What this task involves | Return only the stretch of the material below that begins with the line containing "of the front wall" and ends with the line containing "obj.parent = None", exactly; both of those lines belong to it.

Data extract |
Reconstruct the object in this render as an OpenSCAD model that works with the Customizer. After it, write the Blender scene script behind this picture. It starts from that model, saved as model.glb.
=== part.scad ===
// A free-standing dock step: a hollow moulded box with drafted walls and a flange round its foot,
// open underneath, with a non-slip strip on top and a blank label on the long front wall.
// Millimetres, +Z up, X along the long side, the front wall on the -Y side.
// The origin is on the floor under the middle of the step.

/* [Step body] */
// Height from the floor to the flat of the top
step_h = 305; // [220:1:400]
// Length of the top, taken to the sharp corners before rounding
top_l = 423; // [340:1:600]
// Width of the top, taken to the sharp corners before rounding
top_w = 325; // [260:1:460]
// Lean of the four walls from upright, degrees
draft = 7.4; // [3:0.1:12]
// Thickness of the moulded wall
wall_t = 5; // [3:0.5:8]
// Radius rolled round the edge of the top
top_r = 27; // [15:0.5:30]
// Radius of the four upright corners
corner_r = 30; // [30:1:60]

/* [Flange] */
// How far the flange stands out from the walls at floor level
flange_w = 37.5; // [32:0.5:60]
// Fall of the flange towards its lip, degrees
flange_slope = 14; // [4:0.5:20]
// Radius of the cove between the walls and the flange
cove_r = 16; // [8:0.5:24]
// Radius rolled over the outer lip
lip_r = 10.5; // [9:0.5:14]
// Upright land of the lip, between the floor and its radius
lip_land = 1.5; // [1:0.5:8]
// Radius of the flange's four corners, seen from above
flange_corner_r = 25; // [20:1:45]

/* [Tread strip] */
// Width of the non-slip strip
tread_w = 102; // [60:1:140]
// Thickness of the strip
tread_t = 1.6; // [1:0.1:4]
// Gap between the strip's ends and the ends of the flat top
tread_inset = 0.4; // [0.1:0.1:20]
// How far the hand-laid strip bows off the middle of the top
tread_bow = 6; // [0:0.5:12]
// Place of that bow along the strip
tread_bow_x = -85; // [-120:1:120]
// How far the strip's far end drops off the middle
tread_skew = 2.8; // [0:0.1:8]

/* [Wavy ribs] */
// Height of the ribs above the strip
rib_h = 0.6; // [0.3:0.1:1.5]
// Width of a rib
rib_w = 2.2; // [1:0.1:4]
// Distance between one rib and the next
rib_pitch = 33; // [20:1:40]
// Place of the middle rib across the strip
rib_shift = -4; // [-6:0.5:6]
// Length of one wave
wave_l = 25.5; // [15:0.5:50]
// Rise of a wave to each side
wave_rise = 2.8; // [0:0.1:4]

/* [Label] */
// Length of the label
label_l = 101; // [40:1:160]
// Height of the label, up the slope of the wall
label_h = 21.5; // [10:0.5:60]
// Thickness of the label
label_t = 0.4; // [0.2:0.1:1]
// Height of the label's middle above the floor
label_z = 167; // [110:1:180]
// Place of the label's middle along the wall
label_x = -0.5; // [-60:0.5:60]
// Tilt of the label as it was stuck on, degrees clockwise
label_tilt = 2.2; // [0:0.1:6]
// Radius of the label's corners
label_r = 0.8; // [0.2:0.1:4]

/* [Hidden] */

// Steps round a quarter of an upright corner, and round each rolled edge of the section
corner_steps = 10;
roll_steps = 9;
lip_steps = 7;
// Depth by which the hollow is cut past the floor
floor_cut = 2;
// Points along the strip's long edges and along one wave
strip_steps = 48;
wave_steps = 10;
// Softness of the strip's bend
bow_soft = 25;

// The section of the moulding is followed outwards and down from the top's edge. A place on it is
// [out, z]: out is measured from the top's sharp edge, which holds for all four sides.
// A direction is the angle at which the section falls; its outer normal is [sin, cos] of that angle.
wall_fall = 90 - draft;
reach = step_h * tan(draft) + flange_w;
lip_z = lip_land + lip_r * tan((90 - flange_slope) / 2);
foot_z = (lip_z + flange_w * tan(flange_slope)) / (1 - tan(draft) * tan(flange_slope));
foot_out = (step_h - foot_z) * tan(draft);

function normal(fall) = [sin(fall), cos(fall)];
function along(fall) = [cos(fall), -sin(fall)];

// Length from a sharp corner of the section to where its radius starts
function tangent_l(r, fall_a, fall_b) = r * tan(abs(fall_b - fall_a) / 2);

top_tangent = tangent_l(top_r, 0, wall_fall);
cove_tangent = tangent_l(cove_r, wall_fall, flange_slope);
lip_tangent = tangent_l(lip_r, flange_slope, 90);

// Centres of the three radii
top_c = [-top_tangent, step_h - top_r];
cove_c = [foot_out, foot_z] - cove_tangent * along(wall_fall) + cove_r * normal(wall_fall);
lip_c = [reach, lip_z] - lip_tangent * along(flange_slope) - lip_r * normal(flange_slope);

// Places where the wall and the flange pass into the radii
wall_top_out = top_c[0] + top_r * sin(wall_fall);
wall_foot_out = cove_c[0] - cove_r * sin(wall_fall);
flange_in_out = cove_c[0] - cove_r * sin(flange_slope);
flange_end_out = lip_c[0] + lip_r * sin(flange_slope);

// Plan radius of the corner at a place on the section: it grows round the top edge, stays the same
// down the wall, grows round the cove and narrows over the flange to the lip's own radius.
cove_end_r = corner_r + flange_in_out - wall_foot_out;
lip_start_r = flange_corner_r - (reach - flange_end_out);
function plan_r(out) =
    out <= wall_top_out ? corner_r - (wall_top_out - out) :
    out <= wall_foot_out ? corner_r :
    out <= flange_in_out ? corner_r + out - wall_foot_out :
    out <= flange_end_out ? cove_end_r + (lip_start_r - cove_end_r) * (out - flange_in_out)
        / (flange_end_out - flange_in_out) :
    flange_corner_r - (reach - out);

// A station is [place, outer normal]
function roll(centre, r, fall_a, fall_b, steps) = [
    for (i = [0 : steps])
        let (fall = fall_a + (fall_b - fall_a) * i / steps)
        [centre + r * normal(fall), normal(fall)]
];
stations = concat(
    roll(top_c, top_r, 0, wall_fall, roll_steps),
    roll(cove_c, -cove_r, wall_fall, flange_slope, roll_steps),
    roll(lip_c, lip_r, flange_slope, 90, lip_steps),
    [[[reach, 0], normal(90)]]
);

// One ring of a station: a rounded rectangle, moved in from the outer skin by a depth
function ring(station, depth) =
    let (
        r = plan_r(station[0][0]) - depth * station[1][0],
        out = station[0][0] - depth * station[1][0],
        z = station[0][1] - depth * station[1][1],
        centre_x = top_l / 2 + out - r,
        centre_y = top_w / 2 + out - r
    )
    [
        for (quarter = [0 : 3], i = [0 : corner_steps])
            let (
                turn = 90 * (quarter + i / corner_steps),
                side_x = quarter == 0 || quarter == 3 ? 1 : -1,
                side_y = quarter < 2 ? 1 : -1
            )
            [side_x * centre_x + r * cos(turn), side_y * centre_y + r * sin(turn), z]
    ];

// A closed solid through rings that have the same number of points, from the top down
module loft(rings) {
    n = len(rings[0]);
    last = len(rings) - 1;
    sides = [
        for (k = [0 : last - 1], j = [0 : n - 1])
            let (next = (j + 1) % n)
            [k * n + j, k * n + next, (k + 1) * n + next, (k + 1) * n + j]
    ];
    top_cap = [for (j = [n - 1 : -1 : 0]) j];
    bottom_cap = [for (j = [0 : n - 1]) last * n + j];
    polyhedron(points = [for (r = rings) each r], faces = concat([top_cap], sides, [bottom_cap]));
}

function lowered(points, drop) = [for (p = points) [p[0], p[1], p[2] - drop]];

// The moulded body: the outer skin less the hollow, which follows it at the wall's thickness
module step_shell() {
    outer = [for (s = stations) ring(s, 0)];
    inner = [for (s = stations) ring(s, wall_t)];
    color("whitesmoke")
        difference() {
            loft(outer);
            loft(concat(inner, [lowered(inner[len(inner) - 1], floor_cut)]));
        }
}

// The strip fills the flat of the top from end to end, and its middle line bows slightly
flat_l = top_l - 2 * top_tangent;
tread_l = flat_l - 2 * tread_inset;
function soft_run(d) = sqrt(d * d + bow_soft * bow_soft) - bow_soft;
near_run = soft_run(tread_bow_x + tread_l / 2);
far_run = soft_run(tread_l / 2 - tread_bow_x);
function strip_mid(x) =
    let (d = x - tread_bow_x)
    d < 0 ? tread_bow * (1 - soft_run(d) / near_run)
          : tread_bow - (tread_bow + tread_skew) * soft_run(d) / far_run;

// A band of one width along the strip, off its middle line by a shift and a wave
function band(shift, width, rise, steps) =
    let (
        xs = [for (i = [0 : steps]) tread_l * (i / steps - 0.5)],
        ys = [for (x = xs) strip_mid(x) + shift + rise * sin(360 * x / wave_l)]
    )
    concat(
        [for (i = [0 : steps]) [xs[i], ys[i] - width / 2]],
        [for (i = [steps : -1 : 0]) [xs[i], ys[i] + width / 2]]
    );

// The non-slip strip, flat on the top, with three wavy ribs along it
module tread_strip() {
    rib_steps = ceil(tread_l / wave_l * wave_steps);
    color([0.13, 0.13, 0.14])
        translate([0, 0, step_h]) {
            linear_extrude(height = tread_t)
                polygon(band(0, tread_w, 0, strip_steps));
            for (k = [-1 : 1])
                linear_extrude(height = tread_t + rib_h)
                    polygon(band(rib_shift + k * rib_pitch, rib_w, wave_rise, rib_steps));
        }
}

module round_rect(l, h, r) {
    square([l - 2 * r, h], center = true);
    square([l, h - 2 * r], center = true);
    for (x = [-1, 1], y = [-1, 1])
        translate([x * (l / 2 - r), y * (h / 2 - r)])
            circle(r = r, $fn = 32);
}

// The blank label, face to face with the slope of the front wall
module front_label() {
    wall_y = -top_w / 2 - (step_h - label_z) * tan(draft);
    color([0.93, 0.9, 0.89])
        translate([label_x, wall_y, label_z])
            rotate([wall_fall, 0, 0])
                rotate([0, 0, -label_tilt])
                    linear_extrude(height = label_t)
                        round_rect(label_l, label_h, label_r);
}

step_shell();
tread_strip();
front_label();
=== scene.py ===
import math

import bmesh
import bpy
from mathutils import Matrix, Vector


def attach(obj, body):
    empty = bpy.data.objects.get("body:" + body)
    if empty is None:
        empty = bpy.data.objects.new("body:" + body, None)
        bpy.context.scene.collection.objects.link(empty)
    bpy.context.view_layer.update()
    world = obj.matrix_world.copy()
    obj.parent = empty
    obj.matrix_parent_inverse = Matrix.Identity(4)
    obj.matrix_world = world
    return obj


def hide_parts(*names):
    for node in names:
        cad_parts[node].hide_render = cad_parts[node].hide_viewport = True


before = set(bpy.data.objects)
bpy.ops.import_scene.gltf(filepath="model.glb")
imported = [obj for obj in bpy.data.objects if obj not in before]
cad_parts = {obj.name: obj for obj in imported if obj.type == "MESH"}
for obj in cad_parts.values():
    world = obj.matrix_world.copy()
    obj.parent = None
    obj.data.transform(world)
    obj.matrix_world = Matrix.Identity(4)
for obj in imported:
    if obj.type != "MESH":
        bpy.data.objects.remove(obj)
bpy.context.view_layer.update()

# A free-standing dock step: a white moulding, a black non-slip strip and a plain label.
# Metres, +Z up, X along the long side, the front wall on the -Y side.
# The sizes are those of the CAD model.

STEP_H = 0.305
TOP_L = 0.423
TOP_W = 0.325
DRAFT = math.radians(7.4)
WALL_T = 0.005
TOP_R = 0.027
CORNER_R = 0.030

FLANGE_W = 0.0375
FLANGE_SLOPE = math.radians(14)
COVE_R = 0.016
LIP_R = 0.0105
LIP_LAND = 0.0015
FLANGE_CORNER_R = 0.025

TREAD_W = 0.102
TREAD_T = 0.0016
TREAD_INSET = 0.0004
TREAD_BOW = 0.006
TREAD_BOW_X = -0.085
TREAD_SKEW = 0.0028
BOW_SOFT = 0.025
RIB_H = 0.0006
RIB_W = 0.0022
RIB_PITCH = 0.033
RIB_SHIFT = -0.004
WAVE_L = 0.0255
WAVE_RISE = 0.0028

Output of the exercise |
// The blank label, face to face with the slope of the front wall
module front_label() {
    wall_y = -top_w / 2 - (step_h - label_z) * tan(draft);
    color([0.93, 0.9, 0.89])
        translate([label_x, wall_y, label_z])
            rotate([wall_fall, 0, 0])
                rotate([0, 0, -label_tilt])
                    linear_extrude(height = label_t)
                        round_rect(label_l, label_h, label_r);
}

step_shell();
tread_strip();
front_label();
=== scene.py ===
import math

import bmesh
import bpy
from mathutils import Matrix, Vector


def attach(obj, body):
    empty = bpy.data.objects.get("body:" + body)
    if empty is None:
        empty = bpy.data.objects.new("body:" + body, None)
        bpy.context.scene.collection.objects.link(empty)
    bpy.context.view_layer.update()
    world = obj.matrix_world.copy()
    obj.parent = empty
    obj.matrix_parent_inverse = Matrix.Identity(4)
    obj.matrix_world = world
    return obj


def hide_parts(*names):
    for node in names:
        cad_parts[node].hide_render = cad_parts[node].hide_viewport = True


before = set(bpy.data.objects)
bpy.ops.import_scene.gltf(filepath="model.glb")
imported = [obj for obj in bpy.data.objects if obj not in before]
cad_parts = {obj.name: obj for obj in imported if obj.type == "MESH"}
for obj in cad_parts.values():
    world = obj.matrix_world.copy()
    obj.parent = None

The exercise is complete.